The number of green building rating systems will grow, inciting competition from less expensive and more nimble competitors that more closely mirror the priorities of building owners and managers. In Europe, for example, the UK’s BREEAM rating system is aggressively marketing itself in other countries and in larger nations/markets that may mean multiple rating systems, especially for existing buildings. In the U.S., the Green Globes rating system has taken on new life as a faster and cheaper alternative; in 2014, the sponsoring organization, the Green Building Initiative, will be updating its retrofit standard to accommodate new technologies and approaches to building retrofits.
The green building industry will continue to shift its primary focus from new building design and construction to greening existing buildings. This trend visibly began 2010, and we expect it to accelerate in 2014. My book, Greening Existing Buildings, documents the strategic and tactical components of this trend.
Green buildings will increasingly be managed by information technologies, especially those in the “cloud”. This trend is reflected by the large number of new entrants and new products in fields of building automation, facility management, wireless controls and building services information management over the last three years.

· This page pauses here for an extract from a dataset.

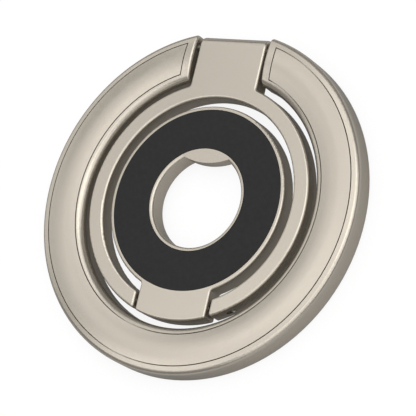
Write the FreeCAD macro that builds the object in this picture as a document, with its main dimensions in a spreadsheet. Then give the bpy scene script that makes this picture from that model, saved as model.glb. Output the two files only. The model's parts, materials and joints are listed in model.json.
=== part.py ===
import FreeCAD, Part
import math
import os
import re

import Sketcher

# A folding ring holder that clings to the back of a phone by magnets, modelled closed and lying flat.
# The origin is the rings' common centre on the plane that the back pad rests on, with +Z out of the
# face and +Y towards the top hinge. Lengths are in millimetres.

document = FreeCAD.newDocument("FoldingRingHolder")

# Driving sizes
SIZES = [
    ("outer_radius", 30.0, "magnet ring, outer wall"),
    ("ring_width", 8.05, "magnet ring, from its outer to its inner wall"),
    ("slot_half_width", 7.1, "magnet ring, half the gap between its ends"),
    ("crown_radius", 14.0, "curve of the magnet ring's front across its width"),
    ("crown_edge_rise", 0.3, "inlay's edges above the flat faces"),
    ("outer_edge_round", 0.85, "magnet ring, front outer edge"),
    ("inner_edge_round", 1.45, "magnet ring, front inner edge"),
    ("end_edge_round", 0.4, "magnet ring, edges of its two ends"),
    ("back_edge_round", 0.3, "magnet ring, back edges"),
    ("face_over_back", 4.0, "flat faces above the magnet ring's metal back"),
    ("inlay_outer_margin", 1.49, "front inlay inside the magnet ring's outer wall"),
    ("inlay_inner_margin", 1.38, "front inlay outside the magnet ring's inner wall"),
    ("inlay_end_margin", 1.68, "front inlay's straight ends from the gap's walls"),
    ("inlay_thickness", 0.8, "front inlay at its edges"),
    ("inlay_seam", 0.17, "hairline gap round the front inlay"),
    ("channel_outer_ledge", 0.51, "outer ledge that the inlay's edge rests on, beside the magnet channel"),
    ("channel_inner_ledge", 0.42, "inner ledge that the inlay's edge rests on"),
    ("channel_end_ledge", 1.82, "ledges that the inlay's ends rest on"),
    ("channel_clearance", 0.06, "keeper and magnets inside the channel walls"),
    ("keeper_thickness", 0.6, "steel keeper behind the inlay"),
    ("magnet_thickness", 2.2, "ring magnets"),
    ("magnet_spacing", 0.3, "gap between neighbouring magnets"),
    ("phone_pad_thickness", 0.6, "soft pad on the back"),
    ("phone_pad_proud", 0.3, "soft pad beyond the metal back"),
    ("phone_pad_outer_margin", 0.85, "soft pad inside the magnet ring's outer wall"),
    ("phone_pad_inner_margin", 0.8, "soft pad outside the magnet ring's inner wall"),
    ("phone_pad_end_margin", 0.9, "soft pad's straight ends from the gap's walls"),
    ("pad_clearance", 0.05, "pads inside their recesses"),
    ("leaf_thickness", 3.38, "middle ring and disc"),
    ("ring_gap", 1.13, "between the magnet ring and the middle ring"),
    ("middle_width", 2.8, "middle ring, from its outer to its inner wall"),
    ("middle_edge_round", 0.42, "middle ring, all long edges"),
    ("middle_tab_side_gap", 0.64, "middle ring's tab from each wall of its gap"),
    ("tab_root_round", 0.6, "inner corners where a tab leaves its ring"),
    ("middle_slot_half_width", 7.3, "middle ring, half the gap for the disc's tab"),
    ("slot_corner_round", 0.4, "middle ring, outer corners of its two ends"),
    ("slot_mouth_round", 0.5, "middle ring, inner corners of its two ends"),
    ("top_hinge_inset", 1.85, "top hinge axis inside the outer corners of the magnet ring's gap"),
    ("bottom_hinge_inset", 1.65, "bottom hinge axis inside the outer corners of the middle ring's gap"),
    ("disc_gap", 1.56, "between the middle ring and the disc"),
    ("disc_width", 8.17, "disc, from its outer wall to its finger hole"),
    ("disc_edge_round", 0.35, "disc, all outer edges"),
    ("disc_tab_side_gap", 0.53, "disc's tab from each wall of its gap"),
    ("disc_tab_heel", 3.0, "disc's tab beyond its hinge axis"),
    ("finger_hole_round", 0.5, "disc, front edge of the finger hole"),
    ("pull_tab_depth", 1.84, "pull tab's tip inside the finger hole's wall"),
    ("pull_tab_radius", 11.4, "curve of the pull tab's tip"),
    ("pull_tab_thickness", 2.1, "pull tab"),
    ("disc_pad_outer_margin", 0.64, "recess of the disc's pad inside the disc's outer wall"),
    ("disc_pad_inner_margin", 0.64, "recess of the disc's pad outside the finger hole's wall"),
    ("disc_pad_thickness", 0.6, "soft pad on the disc"),
    ("pin_radius", 0.5, "hinge pins"),
    ("pin_chamfer", 0.15, "hinge pins, their ends"),
    ("pin_recess", 0.1, "hinge pins' ends below the wall that their bores leave"),
    ("pin_clearance", 0.04, "friction clips round the hinge pins"),
    ("clip_wall", 0.35, "spring strip of the friction clips"),
    ("clip_length", 4.2, "friction clips"),
    ("clip_inset", 0.4, "friction clips inside the tabs' sides"),
    ("clip_slit", 0.5, "slit along the friction clips"),
    ("clip_key_height", 0.3, "key of the friction clips beyond their wall"),
    ("clip_key_width", 0.4, "key of the friction clips"),
]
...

The debate about healthy building products, the value of Environmental Product Declarations and the composition of various “Red Lists” of “chemicals of concern” to healthy building advocates will become increasingly contentious. We predict that building product manufacturers will increasingly try to gain or maintain market share based on Environmental Product Declarations. We also foresee that industry-developed disclosure systems will compete with systems offered by third-party rating software.
Solar power retrofits in buildings will continue to grow, primarily due to the increasing focus on the move toward zero-net-energy buildings. As before, in the U.S., third-party financing partnerships will continue to grow and provide capital for larger rooftop systems on low-rise commercial buildings, parking garages, warehouses and retail stores, as well as on homes.